= Professional amateurs (also Pro-Ams or ProAms) is a conceptual term to describe a blurring between the separate distinctions of professional and amateur within any endeavor or attainable skill that could be labeled professional
From the Wikipedia:
"Pro-Ams occur in populations that have more leisure time and live longer, allowing the pursuit of hobbies and interests at a professional level. For example, authors of encyclopedia articles have traditionally been paid professionals, but recently amateurs have entered the field, participating in projects such as Wikipedia. Other Pro-Am fields include astronomy, activism, surfing, software development, education, and music production and distribution. Open source/Free Software such as GNU/Linux was developed by paid professionals at companies such as Red Hat, HP and IBM together with Pro-Ams, and has become a major competitor to Microsoft." (http://en.wikipedia.org/wiki/Professional_amateurs)
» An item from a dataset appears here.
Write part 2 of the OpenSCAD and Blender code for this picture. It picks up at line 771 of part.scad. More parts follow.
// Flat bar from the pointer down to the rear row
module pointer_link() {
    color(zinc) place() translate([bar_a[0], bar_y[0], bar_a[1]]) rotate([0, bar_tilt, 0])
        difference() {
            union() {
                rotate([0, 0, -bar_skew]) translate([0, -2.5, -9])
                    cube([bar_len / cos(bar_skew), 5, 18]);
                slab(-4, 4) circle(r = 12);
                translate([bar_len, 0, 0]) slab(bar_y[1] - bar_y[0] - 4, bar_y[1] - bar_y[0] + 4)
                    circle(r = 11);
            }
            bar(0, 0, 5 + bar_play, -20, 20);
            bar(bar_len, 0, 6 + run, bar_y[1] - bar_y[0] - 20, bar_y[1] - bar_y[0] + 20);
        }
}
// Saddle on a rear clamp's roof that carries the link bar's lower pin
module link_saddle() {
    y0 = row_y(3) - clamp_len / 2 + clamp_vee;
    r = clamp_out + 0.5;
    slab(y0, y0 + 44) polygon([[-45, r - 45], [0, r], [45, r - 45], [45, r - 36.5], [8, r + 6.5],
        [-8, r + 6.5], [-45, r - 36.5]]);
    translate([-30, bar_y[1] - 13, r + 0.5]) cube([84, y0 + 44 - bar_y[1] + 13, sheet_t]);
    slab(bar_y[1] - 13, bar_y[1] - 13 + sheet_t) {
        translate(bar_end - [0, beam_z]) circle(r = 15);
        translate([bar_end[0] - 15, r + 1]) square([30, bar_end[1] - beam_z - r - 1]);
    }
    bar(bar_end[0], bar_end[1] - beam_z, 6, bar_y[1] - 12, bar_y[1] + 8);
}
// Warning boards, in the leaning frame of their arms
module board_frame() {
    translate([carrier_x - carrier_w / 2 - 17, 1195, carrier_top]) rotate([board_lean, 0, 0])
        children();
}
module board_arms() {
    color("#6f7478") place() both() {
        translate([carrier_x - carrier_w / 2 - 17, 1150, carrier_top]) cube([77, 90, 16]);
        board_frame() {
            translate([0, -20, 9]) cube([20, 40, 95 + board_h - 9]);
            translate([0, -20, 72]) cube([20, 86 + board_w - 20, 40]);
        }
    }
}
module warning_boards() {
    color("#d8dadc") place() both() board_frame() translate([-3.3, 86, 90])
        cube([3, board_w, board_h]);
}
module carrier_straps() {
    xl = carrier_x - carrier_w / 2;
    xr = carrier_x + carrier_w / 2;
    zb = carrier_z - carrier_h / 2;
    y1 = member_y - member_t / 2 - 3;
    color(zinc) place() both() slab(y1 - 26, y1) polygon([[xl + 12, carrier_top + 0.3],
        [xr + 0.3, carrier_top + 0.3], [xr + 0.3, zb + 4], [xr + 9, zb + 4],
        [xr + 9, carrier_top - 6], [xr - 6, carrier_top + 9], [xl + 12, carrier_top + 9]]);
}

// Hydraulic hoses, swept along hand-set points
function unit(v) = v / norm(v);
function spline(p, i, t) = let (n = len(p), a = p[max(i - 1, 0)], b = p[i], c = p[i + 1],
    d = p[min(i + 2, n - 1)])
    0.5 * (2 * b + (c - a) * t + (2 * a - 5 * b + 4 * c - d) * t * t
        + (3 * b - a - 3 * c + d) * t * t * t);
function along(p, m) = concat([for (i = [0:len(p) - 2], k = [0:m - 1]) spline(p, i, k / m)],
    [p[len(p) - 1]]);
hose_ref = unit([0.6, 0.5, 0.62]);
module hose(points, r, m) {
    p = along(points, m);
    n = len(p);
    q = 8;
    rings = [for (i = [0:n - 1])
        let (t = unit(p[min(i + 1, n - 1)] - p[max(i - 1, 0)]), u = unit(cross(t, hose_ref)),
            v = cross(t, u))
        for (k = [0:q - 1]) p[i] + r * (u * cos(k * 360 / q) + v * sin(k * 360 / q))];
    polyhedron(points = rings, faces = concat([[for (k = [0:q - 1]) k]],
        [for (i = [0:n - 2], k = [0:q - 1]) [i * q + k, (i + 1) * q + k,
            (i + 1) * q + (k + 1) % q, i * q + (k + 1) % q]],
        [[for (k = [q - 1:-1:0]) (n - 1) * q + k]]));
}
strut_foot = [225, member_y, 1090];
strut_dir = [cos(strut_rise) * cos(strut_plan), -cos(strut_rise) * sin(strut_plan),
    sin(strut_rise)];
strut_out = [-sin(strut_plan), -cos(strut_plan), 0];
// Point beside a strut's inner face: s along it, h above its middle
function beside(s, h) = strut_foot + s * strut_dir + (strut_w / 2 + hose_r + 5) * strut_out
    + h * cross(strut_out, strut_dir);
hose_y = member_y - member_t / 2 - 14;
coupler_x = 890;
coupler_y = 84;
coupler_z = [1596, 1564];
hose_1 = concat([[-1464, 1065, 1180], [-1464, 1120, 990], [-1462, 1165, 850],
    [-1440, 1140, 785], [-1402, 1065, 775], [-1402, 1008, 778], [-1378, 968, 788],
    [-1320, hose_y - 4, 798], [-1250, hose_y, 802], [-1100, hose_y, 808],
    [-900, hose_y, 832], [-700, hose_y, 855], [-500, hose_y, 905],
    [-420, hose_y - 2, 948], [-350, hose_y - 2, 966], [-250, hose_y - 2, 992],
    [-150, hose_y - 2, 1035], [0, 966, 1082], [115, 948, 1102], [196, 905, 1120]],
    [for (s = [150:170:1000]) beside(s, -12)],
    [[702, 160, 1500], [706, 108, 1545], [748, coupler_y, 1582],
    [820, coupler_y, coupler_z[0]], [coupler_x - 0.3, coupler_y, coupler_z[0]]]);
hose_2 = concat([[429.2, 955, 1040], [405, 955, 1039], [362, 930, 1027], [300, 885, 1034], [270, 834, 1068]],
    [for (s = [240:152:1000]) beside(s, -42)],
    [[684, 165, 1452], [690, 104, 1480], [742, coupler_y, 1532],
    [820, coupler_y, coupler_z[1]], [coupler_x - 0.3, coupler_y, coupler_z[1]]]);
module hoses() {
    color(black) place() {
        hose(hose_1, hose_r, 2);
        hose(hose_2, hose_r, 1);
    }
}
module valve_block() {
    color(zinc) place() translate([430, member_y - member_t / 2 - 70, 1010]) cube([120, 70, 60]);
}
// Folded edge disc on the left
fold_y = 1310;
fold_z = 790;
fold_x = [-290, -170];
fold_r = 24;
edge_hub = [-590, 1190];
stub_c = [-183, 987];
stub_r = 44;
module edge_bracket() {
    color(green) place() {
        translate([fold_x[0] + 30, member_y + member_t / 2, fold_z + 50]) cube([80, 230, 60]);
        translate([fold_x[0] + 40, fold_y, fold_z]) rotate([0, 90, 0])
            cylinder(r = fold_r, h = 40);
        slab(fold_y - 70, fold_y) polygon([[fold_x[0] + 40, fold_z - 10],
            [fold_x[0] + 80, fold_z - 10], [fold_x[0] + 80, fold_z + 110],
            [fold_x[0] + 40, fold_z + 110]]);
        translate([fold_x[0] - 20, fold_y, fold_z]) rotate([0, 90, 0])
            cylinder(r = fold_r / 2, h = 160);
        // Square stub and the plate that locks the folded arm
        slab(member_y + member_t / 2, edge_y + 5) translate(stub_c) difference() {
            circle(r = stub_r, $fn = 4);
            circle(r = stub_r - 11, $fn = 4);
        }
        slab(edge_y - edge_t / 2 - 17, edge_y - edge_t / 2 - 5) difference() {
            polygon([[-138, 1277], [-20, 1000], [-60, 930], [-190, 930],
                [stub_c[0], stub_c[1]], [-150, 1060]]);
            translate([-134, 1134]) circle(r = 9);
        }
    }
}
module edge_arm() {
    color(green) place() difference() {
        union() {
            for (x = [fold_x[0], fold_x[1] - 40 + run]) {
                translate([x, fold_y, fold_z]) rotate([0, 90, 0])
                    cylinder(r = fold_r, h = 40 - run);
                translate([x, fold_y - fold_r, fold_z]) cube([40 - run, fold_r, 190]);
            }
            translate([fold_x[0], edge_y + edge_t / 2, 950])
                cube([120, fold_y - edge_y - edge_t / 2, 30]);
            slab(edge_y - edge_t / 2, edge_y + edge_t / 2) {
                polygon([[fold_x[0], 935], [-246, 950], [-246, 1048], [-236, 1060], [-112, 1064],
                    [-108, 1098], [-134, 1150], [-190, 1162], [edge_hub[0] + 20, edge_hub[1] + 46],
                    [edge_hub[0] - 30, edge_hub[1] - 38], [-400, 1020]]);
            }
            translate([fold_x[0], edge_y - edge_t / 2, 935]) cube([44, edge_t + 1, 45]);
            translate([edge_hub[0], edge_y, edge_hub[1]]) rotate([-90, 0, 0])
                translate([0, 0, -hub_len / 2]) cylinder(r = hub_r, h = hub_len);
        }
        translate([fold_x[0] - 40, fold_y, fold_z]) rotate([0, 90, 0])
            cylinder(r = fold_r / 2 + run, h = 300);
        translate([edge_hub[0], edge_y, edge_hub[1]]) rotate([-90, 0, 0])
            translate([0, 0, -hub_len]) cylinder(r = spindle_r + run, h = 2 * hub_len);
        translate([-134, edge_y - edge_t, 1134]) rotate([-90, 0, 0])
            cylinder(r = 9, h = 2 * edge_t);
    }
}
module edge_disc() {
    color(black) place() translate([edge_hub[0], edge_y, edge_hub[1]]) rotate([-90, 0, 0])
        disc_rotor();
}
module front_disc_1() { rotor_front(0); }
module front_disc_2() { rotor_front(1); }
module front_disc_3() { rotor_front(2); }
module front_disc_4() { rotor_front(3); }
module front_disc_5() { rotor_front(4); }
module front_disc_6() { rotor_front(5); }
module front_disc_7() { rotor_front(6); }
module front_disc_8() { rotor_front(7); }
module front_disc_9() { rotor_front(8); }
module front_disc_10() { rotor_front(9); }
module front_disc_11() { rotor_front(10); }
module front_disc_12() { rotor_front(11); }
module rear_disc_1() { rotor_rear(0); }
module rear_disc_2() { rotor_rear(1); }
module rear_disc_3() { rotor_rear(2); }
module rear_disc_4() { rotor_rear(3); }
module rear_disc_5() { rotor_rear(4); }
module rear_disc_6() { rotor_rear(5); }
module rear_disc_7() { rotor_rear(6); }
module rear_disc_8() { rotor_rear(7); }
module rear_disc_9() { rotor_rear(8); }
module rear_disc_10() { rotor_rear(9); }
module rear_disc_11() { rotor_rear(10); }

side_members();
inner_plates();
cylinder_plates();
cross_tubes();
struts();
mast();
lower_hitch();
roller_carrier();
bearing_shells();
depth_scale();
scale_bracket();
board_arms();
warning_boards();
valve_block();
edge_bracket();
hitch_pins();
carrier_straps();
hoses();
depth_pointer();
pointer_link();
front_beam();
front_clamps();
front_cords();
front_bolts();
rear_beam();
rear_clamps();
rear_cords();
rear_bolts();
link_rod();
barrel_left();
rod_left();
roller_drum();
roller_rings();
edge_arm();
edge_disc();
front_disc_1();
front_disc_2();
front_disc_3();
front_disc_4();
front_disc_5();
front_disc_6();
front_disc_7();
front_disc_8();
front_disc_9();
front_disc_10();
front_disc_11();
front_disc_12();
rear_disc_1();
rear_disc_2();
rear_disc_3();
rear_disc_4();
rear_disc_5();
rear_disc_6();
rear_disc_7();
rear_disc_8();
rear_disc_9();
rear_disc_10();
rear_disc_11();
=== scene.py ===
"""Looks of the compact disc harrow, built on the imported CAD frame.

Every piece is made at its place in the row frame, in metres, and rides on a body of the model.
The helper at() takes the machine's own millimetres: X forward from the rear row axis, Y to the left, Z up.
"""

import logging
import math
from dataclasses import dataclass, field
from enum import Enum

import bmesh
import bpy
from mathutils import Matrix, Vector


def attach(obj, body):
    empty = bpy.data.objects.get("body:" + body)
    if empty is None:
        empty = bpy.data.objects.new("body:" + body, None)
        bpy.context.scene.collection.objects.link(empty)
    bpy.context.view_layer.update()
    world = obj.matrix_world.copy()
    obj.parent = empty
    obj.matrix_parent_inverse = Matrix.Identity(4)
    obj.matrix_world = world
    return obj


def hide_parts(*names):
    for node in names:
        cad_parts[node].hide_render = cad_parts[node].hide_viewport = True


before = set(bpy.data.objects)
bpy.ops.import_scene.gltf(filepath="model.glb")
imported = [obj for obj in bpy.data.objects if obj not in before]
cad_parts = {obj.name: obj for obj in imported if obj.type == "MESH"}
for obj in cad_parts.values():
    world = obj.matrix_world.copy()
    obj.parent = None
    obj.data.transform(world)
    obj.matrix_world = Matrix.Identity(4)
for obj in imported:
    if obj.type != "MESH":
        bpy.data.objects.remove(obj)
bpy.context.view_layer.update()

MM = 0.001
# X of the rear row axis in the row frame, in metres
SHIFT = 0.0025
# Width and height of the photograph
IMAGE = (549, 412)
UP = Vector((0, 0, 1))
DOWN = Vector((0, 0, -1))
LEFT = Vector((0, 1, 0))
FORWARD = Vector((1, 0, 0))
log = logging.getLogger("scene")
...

"Recently, the term Pro-Am has been used as a descriptor for an emerging sociological and economic trend. This has been described by a UK think tank, Demos, in the book The Pro-Am Revolution: How enthusiasts are changing our economy and society (2004), by Charles Leadbeater and Paul Miller.
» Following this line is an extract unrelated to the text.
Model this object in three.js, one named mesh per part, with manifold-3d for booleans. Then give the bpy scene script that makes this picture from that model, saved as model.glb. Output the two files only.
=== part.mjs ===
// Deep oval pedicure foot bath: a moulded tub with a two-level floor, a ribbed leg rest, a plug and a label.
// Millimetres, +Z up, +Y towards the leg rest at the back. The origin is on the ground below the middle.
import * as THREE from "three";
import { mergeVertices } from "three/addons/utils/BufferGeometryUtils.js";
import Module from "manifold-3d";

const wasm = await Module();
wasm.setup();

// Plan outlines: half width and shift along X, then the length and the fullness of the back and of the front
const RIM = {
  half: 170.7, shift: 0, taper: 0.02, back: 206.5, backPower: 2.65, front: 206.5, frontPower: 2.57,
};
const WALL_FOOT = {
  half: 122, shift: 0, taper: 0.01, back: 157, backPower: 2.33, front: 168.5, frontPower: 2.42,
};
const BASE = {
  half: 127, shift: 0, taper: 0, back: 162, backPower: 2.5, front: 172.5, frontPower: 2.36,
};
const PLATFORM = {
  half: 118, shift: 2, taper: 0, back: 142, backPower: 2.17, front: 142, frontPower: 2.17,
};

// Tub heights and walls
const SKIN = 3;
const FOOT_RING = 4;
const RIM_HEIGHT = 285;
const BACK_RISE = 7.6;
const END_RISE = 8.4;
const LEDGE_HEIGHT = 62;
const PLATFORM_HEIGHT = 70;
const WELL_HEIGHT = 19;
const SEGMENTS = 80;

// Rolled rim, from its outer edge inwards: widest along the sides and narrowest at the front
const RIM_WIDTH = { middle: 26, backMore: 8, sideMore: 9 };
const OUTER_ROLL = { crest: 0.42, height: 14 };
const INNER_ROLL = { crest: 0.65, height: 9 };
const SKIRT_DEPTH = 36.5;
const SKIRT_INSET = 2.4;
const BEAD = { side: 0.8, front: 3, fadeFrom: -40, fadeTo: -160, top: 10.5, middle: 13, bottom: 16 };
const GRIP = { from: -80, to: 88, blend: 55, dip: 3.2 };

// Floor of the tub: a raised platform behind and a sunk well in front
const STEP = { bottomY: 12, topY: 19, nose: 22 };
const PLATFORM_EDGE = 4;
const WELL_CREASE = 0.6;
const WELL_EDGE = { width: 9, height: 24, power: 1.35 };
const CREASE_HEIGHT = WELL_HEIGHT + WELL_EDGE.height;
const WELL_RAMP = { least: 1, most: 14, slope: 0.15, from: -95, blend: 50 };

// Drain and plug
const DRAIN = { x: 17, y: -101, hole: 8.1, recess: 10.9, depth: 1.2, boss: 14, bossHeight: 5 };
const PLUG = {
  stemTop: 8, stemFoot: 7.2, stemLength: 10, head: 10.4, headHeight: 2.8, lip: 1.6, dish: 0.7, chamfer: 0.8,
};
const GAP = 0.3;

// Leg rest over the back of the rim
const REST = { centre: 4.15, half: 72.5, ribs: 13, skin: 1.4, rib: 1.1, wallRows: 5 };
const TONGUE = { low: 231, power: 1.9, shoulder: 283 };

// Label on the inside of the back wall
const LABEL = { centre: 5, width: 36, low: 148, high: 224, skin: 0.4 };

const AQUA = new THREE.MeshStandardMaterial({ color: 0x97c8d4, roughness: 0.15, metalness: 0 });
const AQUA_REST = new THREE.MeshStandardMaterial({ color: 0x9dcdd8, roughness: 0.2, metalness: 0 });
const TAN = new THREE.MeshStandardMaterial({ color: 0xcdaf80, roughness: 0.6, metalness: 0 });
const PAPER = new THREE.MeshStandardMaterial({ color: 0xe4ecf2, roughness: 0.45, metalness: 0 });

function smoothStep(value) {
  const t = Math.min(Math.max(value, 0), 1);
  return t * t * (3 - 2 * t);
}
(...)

“Pro-Ams - people pursuing amateur activities to professional standards - are an increasingly important part of our society and economy. For Pro-Ams, leisure is not passive consumerism but active and participatory, it involves the deployment of publicly accredited knowledge and skills, often built up over a long career, which has involved sacrifices and frustrations. The 20th century witnessed the rise of professionals in medicine, science, education, and politics. In one field after another, amateurs and their ramshackle organizations were driven out by people who knew what they were doing and had certificates to prove it. The Pro-Am Revolution argues this historic shift is reversing. We're witnessing the flowering of Pro-Am, bottom-up self-organisation and the crude, all or nothing, categories of professional or amateur will need to be rethought. Based on in-depth interviews with a diverse range of Pro-Ams and containing new data about the extent of Pro-Am activity in the UK, this report proposes new policies to support and encourage valuable Pro-Am activity.”